[BEGIN Supplied entries]
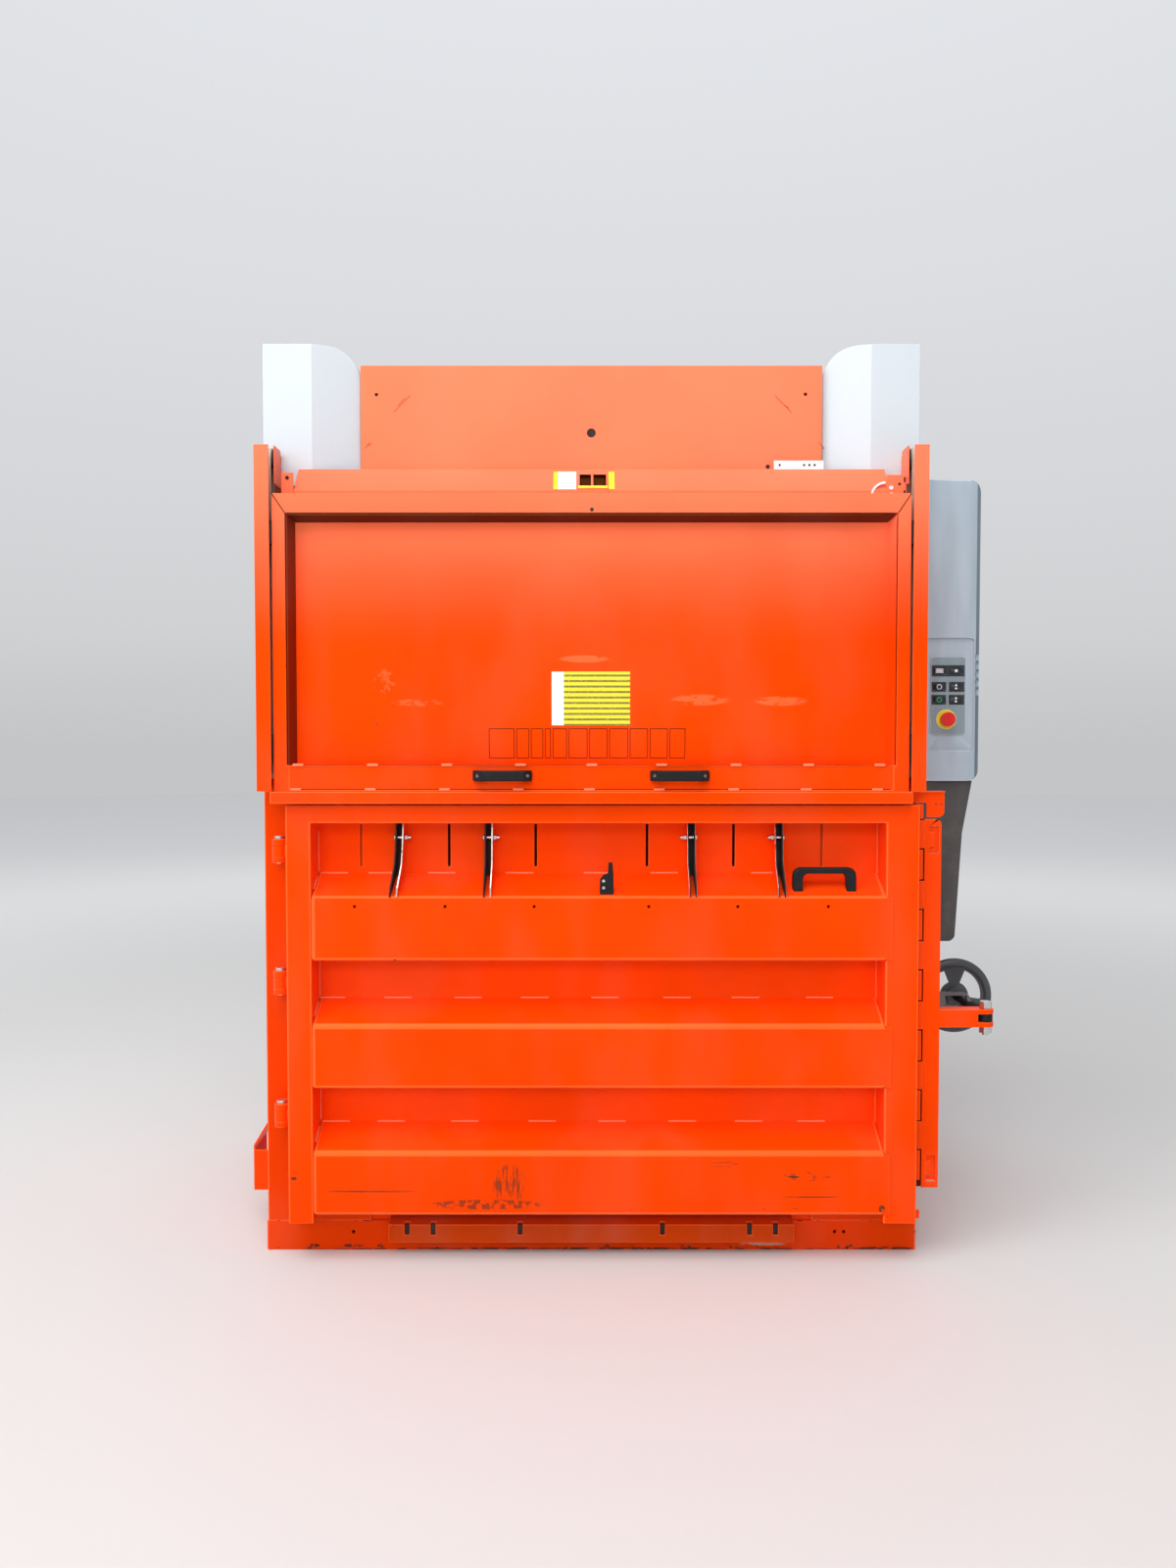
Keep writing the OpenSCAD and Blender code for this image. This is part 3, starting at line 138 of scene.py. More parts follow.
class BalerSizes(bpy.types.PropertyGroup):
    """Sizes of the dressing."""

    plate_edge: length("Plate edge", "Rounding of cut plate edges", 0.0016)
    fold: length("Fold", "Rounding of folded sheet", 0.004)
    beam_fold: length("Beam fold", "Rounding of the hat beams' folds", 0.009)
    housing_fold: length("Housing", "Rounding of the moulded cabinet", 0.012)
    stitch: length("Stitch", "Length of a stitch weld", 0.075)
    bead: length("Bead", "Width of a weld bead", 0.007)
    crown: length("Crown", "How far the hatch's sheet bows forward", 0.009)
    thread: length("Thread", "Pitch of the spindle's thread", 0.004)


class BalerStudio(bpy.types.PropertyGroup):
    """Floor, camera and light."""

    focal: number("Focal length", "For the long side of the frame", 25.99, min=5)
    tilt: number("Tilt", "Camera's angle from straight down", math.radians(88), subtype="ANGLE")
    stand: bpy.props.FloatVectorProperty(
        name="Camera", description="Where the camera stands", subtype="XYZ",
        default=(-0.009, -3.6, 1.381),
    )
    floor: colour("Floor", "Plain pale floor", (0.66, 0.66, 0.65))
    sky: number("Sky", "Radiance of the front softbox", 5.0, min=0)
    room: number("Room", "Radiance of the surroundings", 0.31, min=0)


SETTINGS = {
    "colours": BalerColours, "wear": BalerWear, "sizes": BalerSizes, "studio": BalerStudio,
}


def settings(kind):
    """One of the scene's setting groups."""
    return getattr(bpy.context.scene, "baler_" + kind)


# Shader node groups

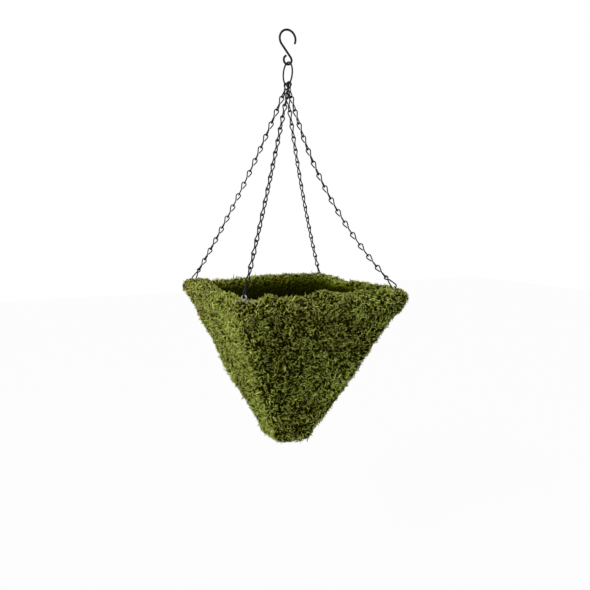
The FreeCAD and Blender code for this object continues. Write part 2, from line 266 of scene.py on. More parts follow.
[END Supplied entries]
▶ _Direction_
All of the entries must be written out exactly as they stand.

▶ _Problem solution_
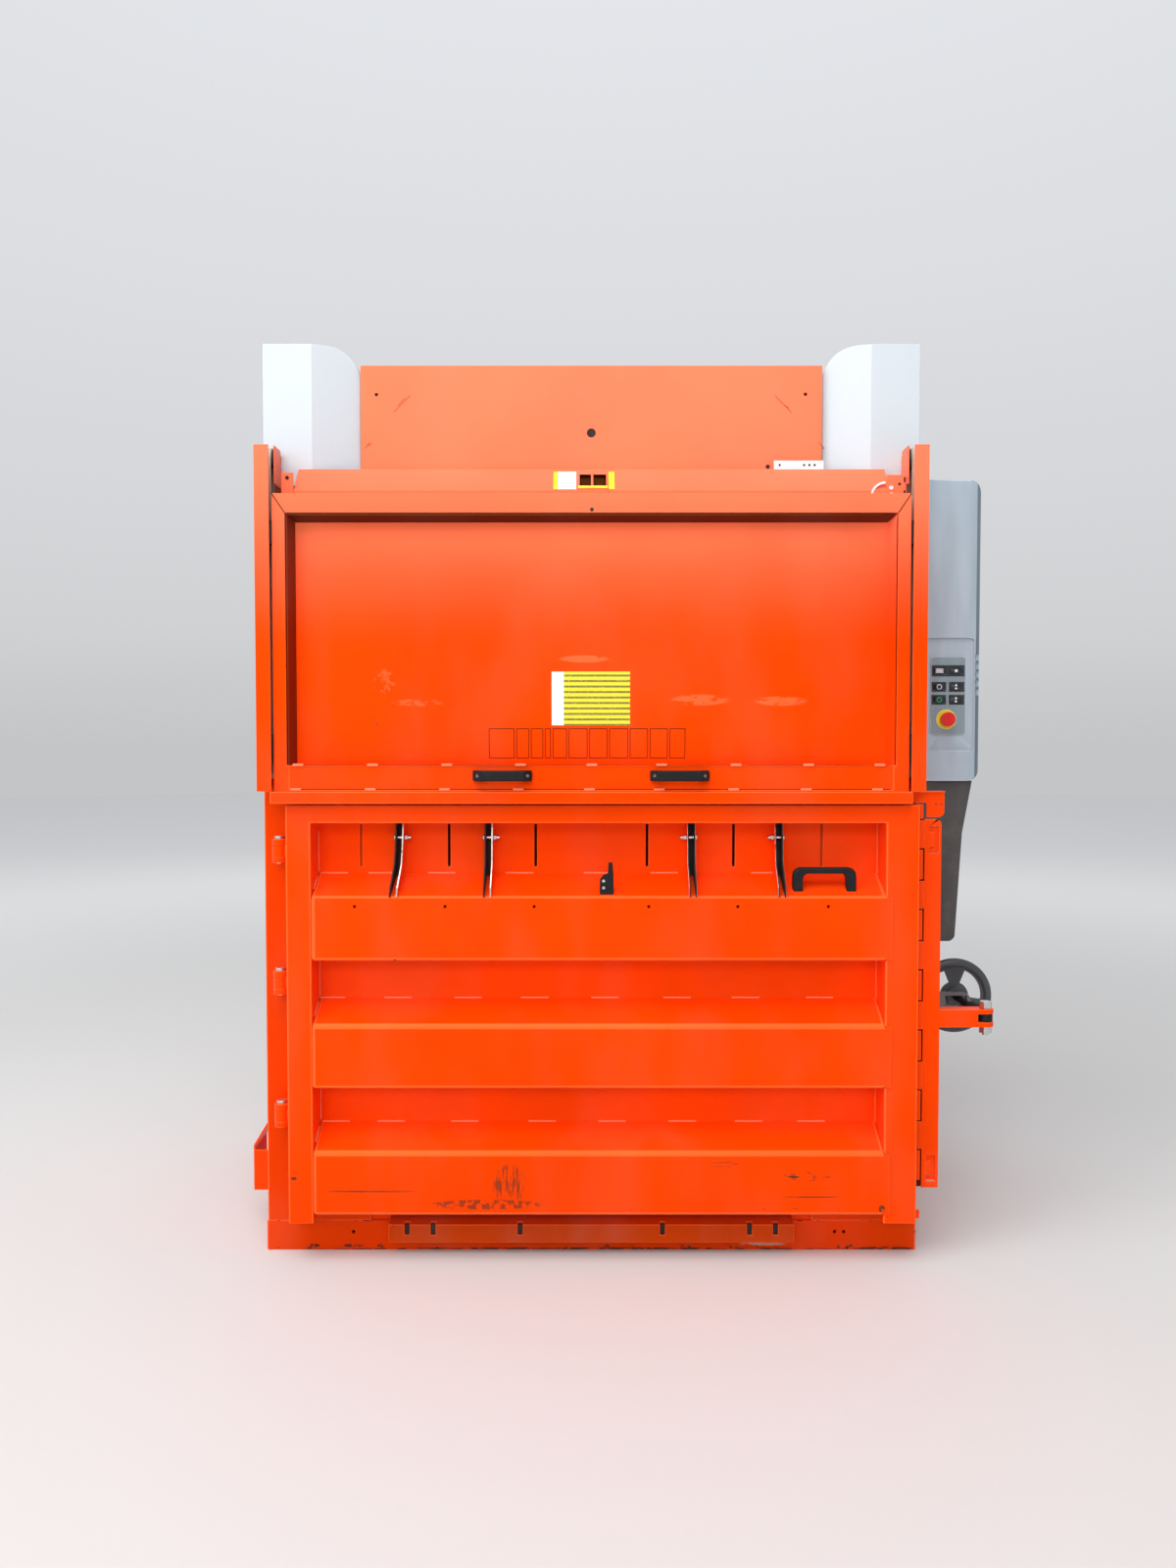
Keep writing the OpenSCAD and Blender code for this image. This is part 3, starting at line 138 of scene.py. More parts follow.
class BalerSizes(bpy.types.PropertyGroup):
    """Sizes of the dressing."""

    plate_edge: length("Plate edge", "Rounding of cut plate edges", 0.0016)
    fold: length("Fold", "Rounding of folded sheet", 0.004)
    beam_fold: length("Beam fold", "Rounding of the hat beams' folds", 0.009)
    housing_fold: length("Housing", "Rounding of the moulded cabinet", 0.012)
    stitch: length("Stitch", "Length of a stitch weld", 0.075)
    bead: length("Bead", "Width of a weld bead", 0.007)
    crown: length("Crown", "How far the hatch's sheet bows forward", 0.009)
    thread: length("Thread", "Pitch of the spindle's thread", 0.004)


class BalerStudio(bpy.types.PropertyGroup):
    """Floor, camera and light."""

    focal: number("Focal length", "For the long side of the frame", 25.99, min=5)
    tilt: number("Tilt", "Camera's angle from straight down", math.radians(88), subtype="ANGLE")
    stand: bpy.props.FloatVectorProperty(
        name="Camera", description="Where the camera stands", subtype="XYZ",
        default=(-0.009, -3.6, 1.381),
    )
    floor: colour("Floor", "Plain pale floor", (0.66, 0.66, 0.65))
    sky: number("Sky", "Radiance of the front softbox", 5.0, min=0)
    room: number("Room", "Radiance of the surroundings", 0.31, min=0)


SETTINGS = {
    "colours": BalerColours, "wear": BalerWear, "sizes": BalerSizes, "studio": BalerStudio,
}


def settings(kind):
    """One of the scene's setting groups."""
    return getattr(bpy.context.scene, "baler_" + kind)


# Shader node groups

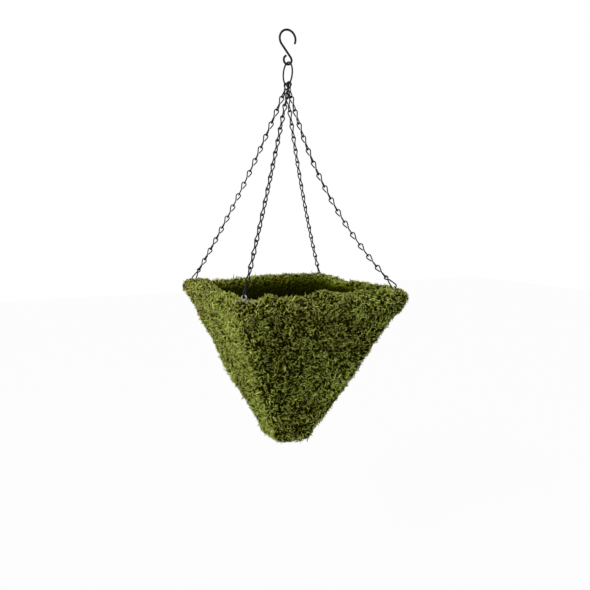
The FreeCAD and Blender code for this object continues. Write part 2, from line 266 of scene.py on. More parts follow.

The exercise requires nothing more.